1. What's the primary difference between Thunderbolt 4 and USB 4?
   While both offer 40 Gbps speeds, Thunderbolt 4 has stricter requirements for certification and mandatory features like dual 4K display support.
2. Can I use any USB-C cable for Thunderbolt connections?
   No, you need Thunderbolt-certified cables for full functionality and performance, as standard USB-C cables may not support all Thunderbolt features.
3. Why are active cables necessary for longer distances?
   Active cables contain signal boosters that maintain data integrity over longer distances, while passive cables experience signal degradation beyond certain lengths.
4. Does USB 4 maintain compatibility with older USB standards?

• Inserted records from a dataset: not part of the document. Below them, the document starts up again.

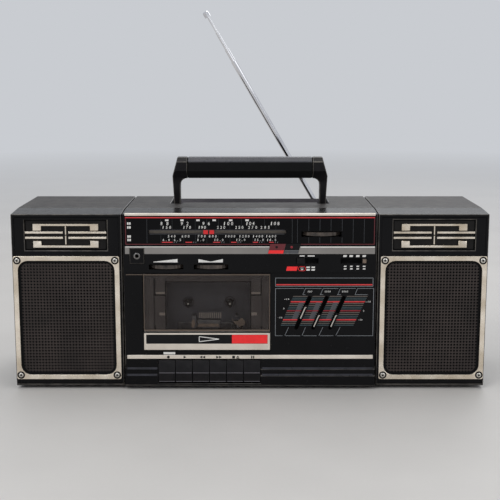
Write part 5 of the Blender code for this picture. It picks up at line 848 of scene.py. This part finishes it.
for row in range(-3, 14):
    if row not in (0, 5, 10):
        used = TEAL_INK if row % 5 in (1, 2) else BROWN_INK
        printed(used, "front_cabinet", stripe(LOWEST_RED + STRIPE_PITCH * row, STRIPE_HALF))
patches = []
for centre in SLOT_CENTRES:
    for low, high in ((73.1, 81.0), (82.2, 90.3)):
        shift = (low - SLOT_MIDDLE) * LEAN
        patches.append(box_outline(centre - 8.4 + shift, centre - 3.4 + shift, low, high, (high - low) * LEAN))
printed(PATCH_INK, "front_cabinet", patches, -0.03)
for z, used, half in ((90.9, RED_INK, 0.6), (81.6, DEEP_RED_INK, 0.5), (LOWEST_RED, RED_INK, 0.6)):
    printed(used, "front_cabinet", stripe(z, half))
numbers = [("+10", 34.6, 39.4, 93.6, 1.7), ("0", 33.6, 34.9, 83.9, 1.7), ("-10", 28.0, 32.4, 74.6, 1.7),
           ("+10", 116.5, 121.3, 91.0, 1.7), ("0", 114.0, 115.3, 81.4, 1.7), ("-10", 109.0, 113.4, 72.3, 1.7),
           ("100", 58.0, 62.4, 101.4, 1.8), ("1000", 75.0, 81.0, 101.4, 1.8), ("8000", 92.6, 98.6, 101.4, 1.8)]
written(WHITE_INK, "front_cabinet", numbers)

# Bright ridge on each equalizer knob: a painted highlight along its left edge
for index in (1, 2, 3):
    name = "equalizer_slider_%d" % index
    low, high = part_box(name)
    middle = Vector(((low[0] + high[0]) / 2, FACE, (low[2] + high[2]) / 2))
    x, z = middle.x / MM, middle.z / MM
    bm = bmesh.new()
    slab(bm, [(x - 0.95, z - 6.6), (x + 0.05, z - 6.8), (x + 0.05, z + 5.4), (x + 0.9, z + 6.3), (x + 0.2, z + 6.6),
              (x - 0.95, z + 5.6)], -3.7, -3.1, turn_about(middle, SLOT_DEGREES))
    place(name + "_ridge", as_mesh("ridge", bm), name + "_body", name, (PLATED_STEEL_AND_HIGHLIGHT,))

# Black cards behind the slots of the switches and the equalizer: painted shade inside the slots
SLOT_SHADE_SPANS = (((42.0, 73.0), (126.4, 139.2)), ((86.5, 121.5), (126.4, 139.2)), ((40.0, 104.0), (56.0, 102.0)))
boxes("switch_shades", (5.45, 5.85), SLOT_SHADE_SPANS, "centre_unit", "main_board", BLACK_AND_PAINTED_SHADE)

# Ribs on the knobs of the two switches; the tan ribs of the band switch are a painted highlight
RIB_PITCH = 1.3
for name, used in (("function_switch", KEY_ABS), ("band_switch", BROWN_ACETAL_AND_HIGHLIGHT)):
    low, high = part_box(name)
    starts = [low[0] / MM + 0.6 + rib * RIB_PITCH for rib in range(int((high[0] - low[0]) / MM / RIB_PITCH))]
    boxes(name + "_ribs", (-1.85, -1.4), [((x, x + 0.6), (130.8, 134.8)) for x in starts], name + "_body", name, used)

# Cassette door: a painted highlight in bronze along the window's edge and along the panel's top edge beside it,
# and the trim's dark top edge, black strip, triangle and red block
TRIM_LEVEL = -0.6  # the bright bars stand this far before the face
edges = [box_outline(-107.0, 20.0, 118.2, 118.9), box_outline(-107.0, 20.0, 60.9, 61.9),
         box_outline(-107.0, -106.6, 61.9, 118.2), box_outline(19.6, 20.0, 61.9, 118.2)]
printed(EDGE_HIGHLIGHT_INK, "cassette_window", edges, body=DOOR)
printed(EDGE_HIGHLIGHT_INK, "front_cabinet", [box_outline(-124.4, -107.6, 118.4, 118.9)])
printed(BLACK_INK, "cassette_door_trim", [box_outline(-107.2, 20.2, 58.6, 59.8)], TRIM_LEVEL, DOOR)
printed(BLACK_INK, "cassette_door_trim", [box_outline(-105.1, -18.5, 47.5, 57.0),
                                          box_outline(-18.5, 17.9, 47.5, 57.0)], TRIM_LEVEL, DOOR)
low, high, tip = (-51.4, 49.7), (-51.4, 55.0), (-31.3, 52.35)
arrow = [stroke(low, high, 0.8), stroke(high, tip, 0.8), stroke(low, tip, 0.8)]
printed(WHITE_INK, "cassette_door_trim", arrow, TRIM_LEVEL - 0.06, DOOR)
printed(BRIGHT_RED_INK, "cassette_door_trim", [box_outline(-18.3, 17.7, 47.8, 56.8)], TRIM_LEVEL - 0.06, DOOR)

# Key signs on the lower bar, and the bare block above the record key
signs = [ring_outline(-82.9, 33.5, 1.45, 16)]
signs += [[(x - 1.35 * way, 35.0), (x - 1.35 * way, 32.0), (x + 1.45 * way, 33.5)]
          for x, way in ((-66.1, 1), (-49.8, -1), (-46.9, -1), (-33.0, 1), (-30.1, 1))]
signs += [box_outline(-18.0, -15.3, 32.1, 34.9), [(-13.9, 33.2), (-10.9, 33.2), (-12.4, 35.0)],
          box_outline(-13.9, -10.9, 32.0, 32.8), box_outline(1.2, 2.4, 32.1, 34.9), box_outline(3.1, 4.3, 32.1, 34.9)]
printed(BLACK_INK, "lower_trim_bar", signs, TRIM_LEVEL)
printed(WHITE_INK, "front_cabinet", [box_outline(-87.8, -75.9, 36.2, 38.6)])

for (body, used, slot), bm in PRINTS.items():
    place("%s_%s_on_%s" % (slot, used, body), as_mesh("print", bm), body, slot, (bpy.data.materials[used],))

# Studio: pale floor, pale surroundings and soft lamps
ROOM_COLOUR = "#c9ccd1"
LAMPS_AIM = Vector((0, 0, 0.1))
bm = bmesh.new()
bmesh.ops.create_circle(bm, cap_ends=True, segments=96, radius=14.0)
floor = bpy.data.objects.new("floor", as_mesh("floor", bm))
sheet = finish("pale_vinyl_sheet", ("#cdcac6", "#d2cfcb"), (0.5, 0.6), 120, 3, 0.0)
tree = sheet.node_tree
place_on = node(tree, "ShaderNodeTexCoord").outputs["Object"]
reach = node(tree, "ShaderNodeVectorMath", {0: place_on}, operation="LENGTH").outputs["Value"]
fade = node(tree, "ShaderNodeMapRange", {"Value": reach, "From Min": 0.7, "From Max": 3.2}).outputs["Result"]
path = node(tree, "ShaderNodeLightPath").outputs
direct = node(tree, "ShaderNodeMath", {0: path["Is Camera Ray"], 1: path["Is Glossy Ray"]}, operation="MAXIMUM")
fade = node(tree, "ShaderNodeMath", {0: fade, 1: direct.outputs[0]}, operation="MULTIPLY").outputs[0]
distance = node(tree, "ShaderNodeEmission", {"Color": srgb(ROOM_COLOUR), "Strength": 1.0}).outputs[0]
surface = tree.nodes["Principled BSDF"].outputs[0]
both = node(tree, "ShaderNodeMixShader", {0: fade, 1: surface, 2: distance})
tree.links.new(both.outputs[0], tree.nodes["Material Output"].inputs["Surface"])
floor.data.materials.append(sheet)
SCENE.collection.objects.link(floor)

world = bpy.data.worlds.new("studio")
SCENE.world = world
world.use_nodes = True
tree = world.node_tree
tree.nodes.clear()
path = node(tree, "ShaderNodeLightPath").outputs
direct = node(tree, "ShaderNodeMath", {0: path["Is Camera Ray"], 1: path["Is Glossy Ray"]}, operation="MAXIMUM")
direct = node(tree, "ShaderNodeMath", {0: direct.outputs[0], 1: path["Is Transmission Ray"]}, operation="MAXIMUM")
around = node(tree, "ShaderNodeBackground", {"Color": srgb(ROOM_COLOUR), "Strength": 0.75})
shown = node(tree, "ShaderNodeBackground", {"Color": srgb(ROOM_COLOUR), "Strength": 1.0})
both = node(tree, "ShaderNodeMixShader", {0: direct.outputs[0], 1: around.outputs[0], 2: shown.outputs[0]})
node(tree, "ShaderNodeOutputWorld", {"Surface": both.outputs[0]})

for name, spot_at, size, power in (
    ("key_softbox", (-0.9, -1.3, 1.5), 1.1, 13),
    ("fill_softbox", (1.2, -1.2, 0.9), 1.2, 5),
    ("top_softbox", (0.1, 0.3, 1.7), 1.3, 8),
    ("back_softbox", (0.5, 1.6, 1.3), 1.2, 6),
):
    lamp = bpy.data.lights.new(name, "AREA")
    lamp.size = size
    lamp.energy = power
    holder = bpy.data.objects.new(name, lamp)
    SCENE.collection.objects.link(holder)
    holder.location = spot_at
    holder.rotation_euler = (Vector(spot_at) - LAMPS_AIM).to_track_quat("Z", "Y").to_euler()

SCENE.view_settings.view_transform = "Standard"
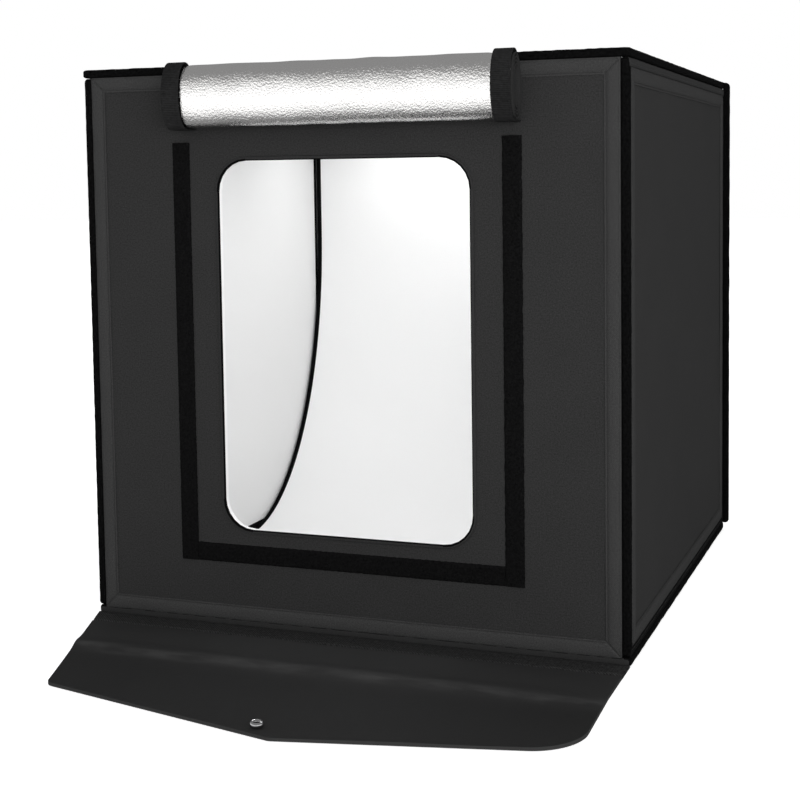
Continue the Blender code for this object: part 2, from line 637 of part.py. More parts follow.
def add_case(spine_body, flap_body):
    """The carry case's spine and flap with its press stud, lying on the floor."""
    root = front_face - ROOT_STRIP_DEPTH - GAP
    crease = root - SPINE_DEPTH
    left = case_left(crease)
    spine = [(case_left(root), root), (left, crease), (case_half, crease), (case_half, root)]
    add_piece("case_spine", slab(spine, 0.0, CASE_THICKNESS), WORLD_FRAME, spine_body, CASE_HIDE)
    start = crease - GAP
    apex = (case_half * FLAP_APEX_SHARE, start - FLAP_REACH)
    right_tip = (case_half + OUTLINE_RADIUS, start - FLAP_REACH * FLAP_RIGHT_REACH_SHARE)
    left_tip = (case_half * FLAP_LEFT_TIP_SHARE, start - FLAP_REACH * FLAP_LEFT_REACH_SHARE)
    flap = [(case_half, start), (left, start)]
    flap += rounded_corner((left, start), left_tip, apex, FLAP_LEFT_RADIUS, FLAP_CORNER_STEPS)
    flap += [apex]
    flap += rounded_corner(apex, right_tip, (case_half, start), FLAP_RIGHT_RADIUS, FLAP_CORNER_STEPS)
    sheet = add_piece("case_flap", slab(flap, 0.0, CASE_THICKNESS), WORLD_FRAME, flap_body, CASE_HIDE)
    snap = (snap_across, start - SNAP_REACH)
    hole = round_outline(SNAP_POST_RADIUS + SNAP_HOLE_CLEARANCE, SNAP_STEPS, snap)
    cut(sheet, slab(hole, -OVERRUN, CASE_THICKNESS + OVERRUN), WORLD_FRAME, flap_body)
    shape = slab(round_outline(SNAP_POST_RADIUS, SNAP_STEPS, snap), 0.0, CASE_THICKNESS)
    add_piece("snap_post", shape, WORLD_FRAME, flap_body, STEEL)
    add_piece("snap_cap", stud_cap(snap, CASE_THICKNESS + GAP), WORLD_FRAME, flap_body, STEEL)


clear_scene()
base = add_body("base", (0, 0, 0))
back_wall = add_body("back_wall", (0, DEPTH / 2, BINDING_SIZE + GAP / 2), base)
left_wall = add_body("left_wall", (-WIDTH / 2, hinge_back, HEIGHT / 2), back_wall)
right_wall = add_body("right_wall", (WIDTH / 2, hinge_back, HEIGHT / 2), back_wall)
roof = add_body("roof", (0, DEPTH / 2, hinge_roof), back_wall)
port_hinge = (0, PORT_SHIFT + PORT_DEPTH / 2 + PORT_COVER_OVERLAP, HEIGHT + GAP)
port_cover = add_body("port_cover_hinge", port_hinge, roof)
front_door = add_body("front_door", (0, front_face - GAP / 2, HEIGHT - BINDING_SIZE / 2), roof)
strap_reach = ROLL_RADIUS + COVER_THICKNESS / 2 + STRAP_CLEARANCE + STRAP_THICKNESS
strap_hinge = (0, roll_centre(), roll_height + strap_reach)
left_strap = add_body("left_strap_hinge", strap_hinge, front_door)
right_strap = add_body("right_strap_hinge", strap_hinge, front_door)
spine_hinge = (0, front_face - ROOT_STRIP_DEPTH - GAP / 2, CASE_THICKNESS)
case_spine = add_body("spine_hinge", spine_hinge, base)
flap_hinge = (0, front_face - ROOT_STRIP_DEPTH - GAP - SPINE_DEPTH - GAP / 2, CASE_THICKNESS)
case_flap = add_body("flap_hinge", flap_hinge, case_spine)

add_floor(base)
add_back(back_wall)
add_backdrop(back_wall)
side_height = HEIGHT - inset
side_length = DEPTH - BINDING_SIZE - GAP
add_wall("left", LEFT_FRAME, side_length, side_height, left_wall)
add_wall("right", RIGHT_FRAME, side_length, side_height, right_wall)
add_roof(roof, port_cover)
add_front(front_door, left_strap, right_strap)
add_case(case_spine, case_flap)
hinges = {"spine": spine_hinge, "flap": flap_hinge, "strap": strap_hinge, "port": port_hinge}
for hinge, point in hinges.items():
    print(hinge, "hinge at", [round(value, 6) for value in point])
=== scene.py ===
"""The looks of a folding light tent cube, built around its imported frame.

Metres, +Z up, the front faces -Y. The sections follow the tent as it is put together, from its board walls
to the carry case that lies in front of it.
"""
import math

import bpy
import numpy as np
from mathutils import Matrix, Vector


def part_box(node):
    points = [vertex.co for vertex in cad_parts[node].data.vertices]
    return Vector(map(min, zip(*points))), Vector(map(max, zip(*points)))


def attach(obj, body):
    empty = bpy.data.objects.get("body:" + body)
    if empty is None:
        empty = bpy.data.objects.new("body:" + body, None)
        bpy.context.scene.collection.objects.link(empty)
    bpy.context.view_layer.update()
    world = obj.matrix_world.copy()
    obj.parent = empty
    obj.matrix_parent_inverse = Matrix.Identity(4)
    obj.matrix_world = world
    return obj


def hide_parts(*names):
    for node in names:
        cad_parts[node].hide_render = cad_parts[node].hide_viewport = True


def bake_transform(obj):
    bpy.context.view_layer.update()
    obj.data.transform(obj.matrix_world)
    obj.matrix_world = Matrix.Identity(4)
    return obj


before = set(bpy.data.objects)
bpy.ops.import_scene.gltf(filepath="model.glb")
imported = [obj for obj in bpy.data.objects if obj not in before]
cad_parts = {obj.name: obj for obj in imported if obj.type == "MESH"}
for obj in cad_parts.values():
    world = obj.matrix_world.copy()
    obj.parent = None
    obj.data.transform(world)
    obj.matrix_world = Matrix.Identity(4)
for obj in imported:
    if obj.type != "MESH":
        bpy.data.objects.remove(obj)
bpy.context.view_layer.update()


# The camera stands a little right of the tent and just under its roof's height, with a longer lens.
# Its place, turn and lens come from the cube's corners.
CAMERA_PLACE = np.array([0.5949, -1.68267, 0.47836])
CAMERA_YAW, CAMERA_PITCH, CAMERA_ROLL = -0.3527, 0.07457, -0.01288
CAMERA_LENS, CAMERA_SHIFT = 66.10, (-0.025, -0.14)
camera = bpy.data.cameras.new("camera")
camera.sensor_width = 36.0
camera.lens = CAMERA_LENS
camera.shift_x, camera.shift_y = CAMERA_SHIFT
ahead = np.array([math.sin(CAMERA_YAW) * math.cos(CAMERA_PITCH),
                  math.cos(CAMERA_YAW) * math.cos(CAMERA_PITCH), -math.sin(CAMERA_PITCH)])
level = np.array([math.cos(CAMERA_YAW), -math.sin(CAMERA_YAW), 0.0])
upright = np.cross(level, ahead)
right = level * math.cos(CAMERA_ROLL) + upright * math.sin(CAMERA_ROLL)
top = upright * math.cos(CAMERA_ROLL) - level * math.sin(CAMERA_ROLL)
camera_object = bpy.data.objects.new("camera", camera)
bpy.context.scene.collection.objects.link(camera_object)


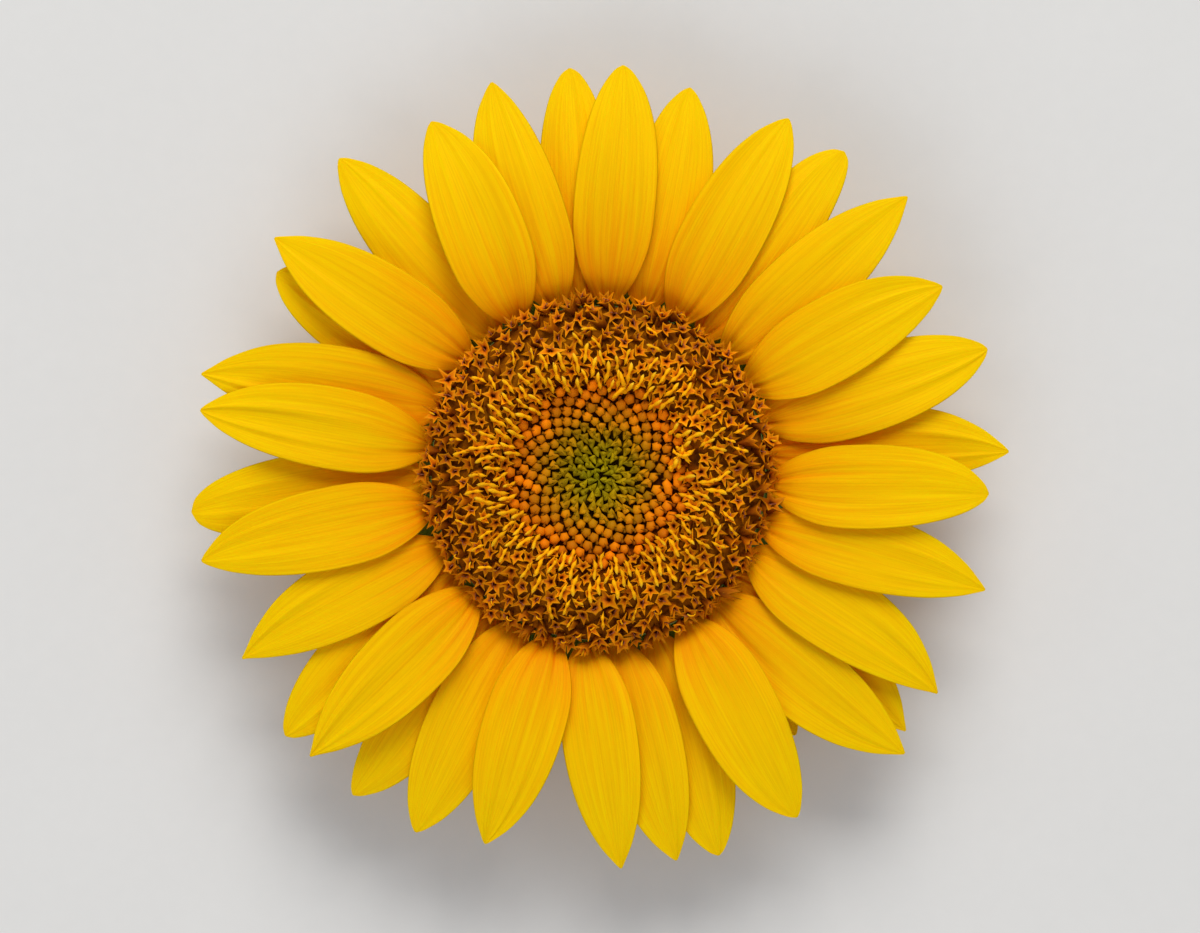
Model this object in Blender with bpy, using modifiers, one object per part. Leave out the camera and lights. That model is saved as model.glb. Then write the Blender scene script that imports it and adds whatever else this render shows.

   Yes, USB 4 is backward compatible with USB 3.2, USB 2.0, and Thunderbolt 3 devices, though at their respective maximum speeds.
5. What's the maximum power delivery available through modern standards?
   Both USB 4 and Thunderbolt 4 support up to 100W power delivery, sufficient for most laptops and peripheral devices.
6. How can I identify which standard my device supports?
   Check your device's specifications or look for standard-specific logos near the ports. Manufacturers typically indicate supported standards in technical documentation.
7. Is daisy-chaining supported across all these standards?
   Thunderbolt 3/4 and USB 4 support daisy-chaining, allowing multiple devices to be connected in series, while earlier USB standards generally don't support this feature.
8. What's the real-world speed difference between USB 3.2 and USB 4?
   USB 4 offers up to 40 Gbps compared to USB 3.2's 20 Gbps, potentially doubling real-world transfer speeds depending on device capabilities and configuration.
9. Are special drivers required for these connectivity standards?
   Modern operating systems include native support, but some advanced features may require manufacturer-specific drivers for optimal performance.
10. How do these standards handle video output capabilities?
    Modern standards support video output, with Thunderbolt 4 and USB 4 capable of driving multiple 4K displays or a single 8K display, depending on the implementation.